Titans looking to slow down Saints offense, Brees
NASHVILLE, Tenn. (AP)
The way Tennessee Titans safety Chris Hope sees it, the New Orleans Saints' offense is a challenge not unlike stopping a basketball team that likes to run and gun by using a physical defense and a half-court set offense.
Behind quarterback Drew Brees, New Orleans is first overall in the NFL in total offense, passing yards, first downs and third-down efficiency and eighth overall in rushing yards.
''You don't want to give up big plays on defense, and your offense needs to come out and control the tempo. With those two combinations, you have a chance to slow them down and beat them,'' Hope said. ''They want to play fast break. You have to pick your poison, because you don't want to get in a scoring contest with them because there are not too many offenses that score that way and you don't want to get Drew Brees into a rhythm.''
Keeping Brees off balance won't be easy. He leads the NFL with his 4,031 yards passing and has 30 touchdowns by air and just 11 interceptions.
''Probably in a lot of categories they're the No. 1 offense in the solar system, and we've got to bring them back to Planet Earth,'' Titans defensive end Dave Ball said.
The Titans (7-5) will gladly give up yards if they can find a way to keep points off the scoreboard. That worked for safety Jordan Babineaux who was a part of the Seattle team that upset New Orleans 41-36 in the 2011 NFC wild-card playoff.
''I think the biggest thing, from what I known from playing these guys over the years, is they're going to get their yards, and that's fine. I'm OK with that, and we accept that,'' Babineaux said. ''We just can't let them in the end zone. We've got to hold them to field goals. That's a key point as to how well we come out Sunday.''
While the Titans' offense doesn't want to get into a shootout with Brees and the Saints (9-3), coach Mike Munchak says it is important for Tennessee to capitalize on any scoring chances it gets. Controlling the clock and keeping the Saints' offense on the sideline won't be enough, he said.

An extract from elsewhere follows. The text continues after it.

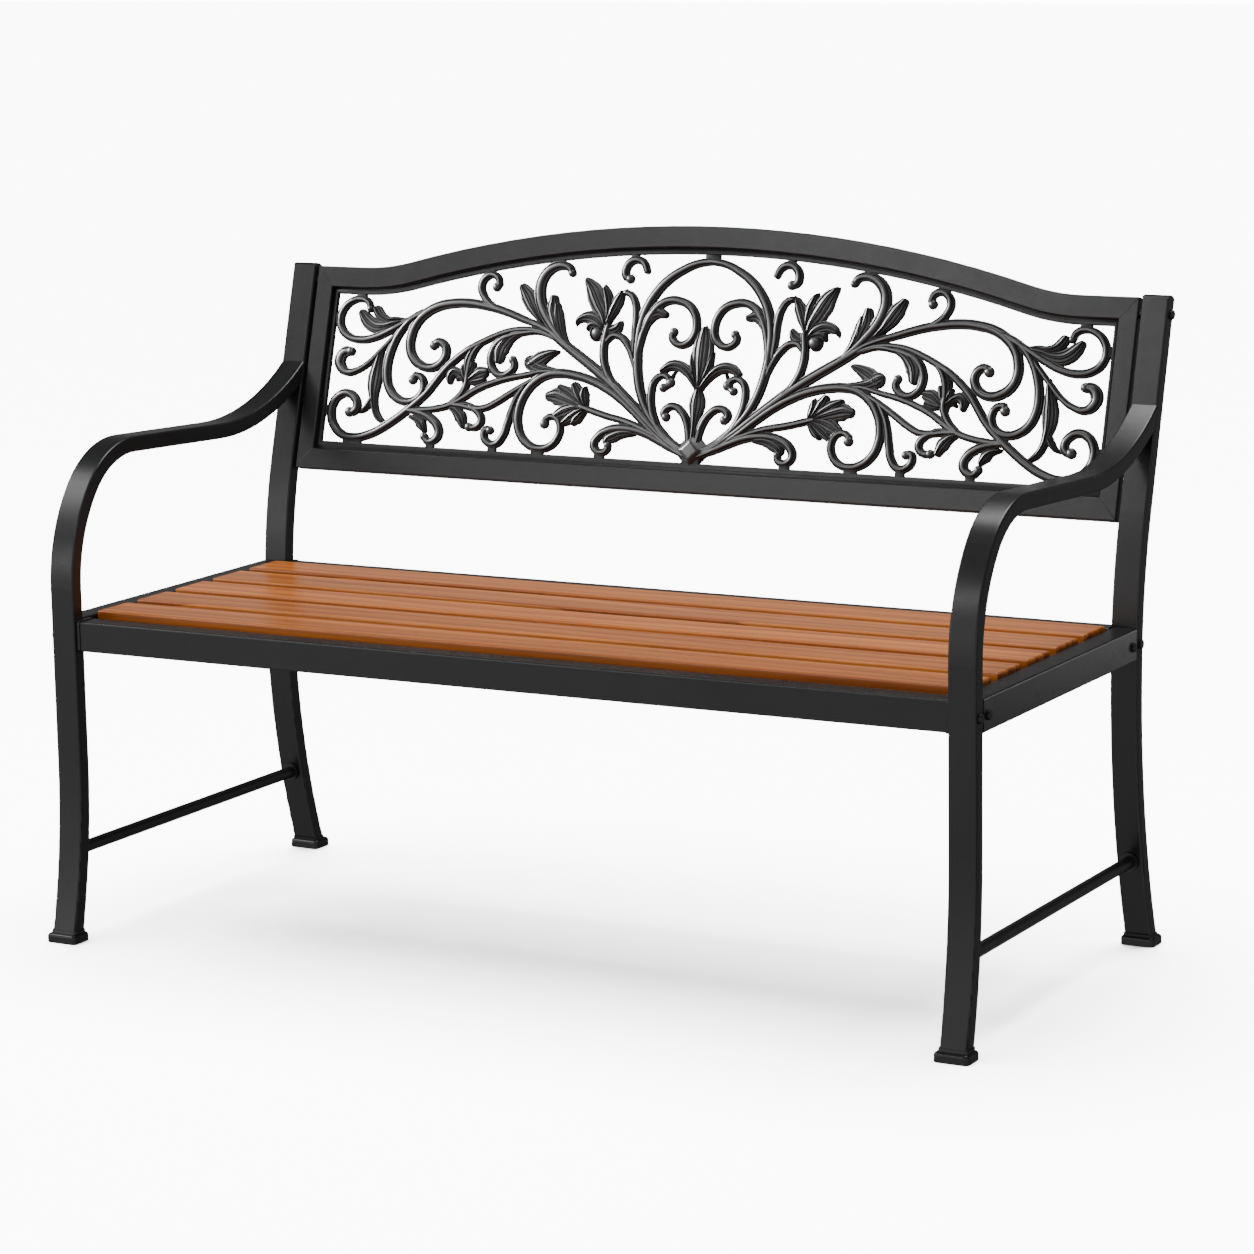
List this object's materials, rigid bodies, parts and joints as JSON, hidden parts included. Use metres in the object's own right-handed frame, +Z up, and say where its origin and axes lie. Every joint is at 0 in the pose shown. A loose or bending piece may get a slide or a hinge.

''We can't just keep the ball. We've got to score points. I think against Detroit they had the ball for 20 minutes and scored 30-something points,'' Munchak said. ''They can score points quickly from anywhere. Offensively, we need to stay on the field and do things. We just can't blow opportunities, because you only get the ball so many times when you play a team like this.''
Brees sees the Titans' defense as a challenge though, given that Tennessee's defense ranks seventh in the NFL where it counts most - points allowed per game. He complemented the play of rookie linebackers Akeem Ayers and Colin McCarthy as two of Tennessee's top young playmakers.
''I see a tough physical defense that has done a great job this season,'' Brees said. ''Eight of their 12 opponents this year have scored less than 17 points. They play extremely well at home, they have won like seven of their last eight games and they are just a tough, physical defense, smart, don't make a lot of mistakes, don't give up big plays. They do all the things that you coach good defenses to do. They have some really good young talent, especially those two rookie linebackers.''
McCarthy acknowledged Brees' talent but said he and his teammates can't get caught up in the quarterbacks' stats.
''He's a hell of a quarterback and we know that. But you can't caught up in his numbers,'' said McCarthy, whose two fumble recoveries and forced fumble at Buffalo earned him AFC Defensive Player of the Week honors. ''Coach (Jerry) Gray has us set up with a great game plan this week, and we'll be ready for it. We know they have all the threats at their skill positions. It's not going to be easy whatsoever, but we've got to stop it.''
Notes: Titans receiver Nate Washington (ankle) and cornerback Jason McCourty (concussion) did not practice on Wednesday. Munchak is hopeful that one or both might practice by Friday. Center Eugene Amano was given Wednesday off to rest a sore knee, while linebacker Barrett Ruud remains out with a groin injury.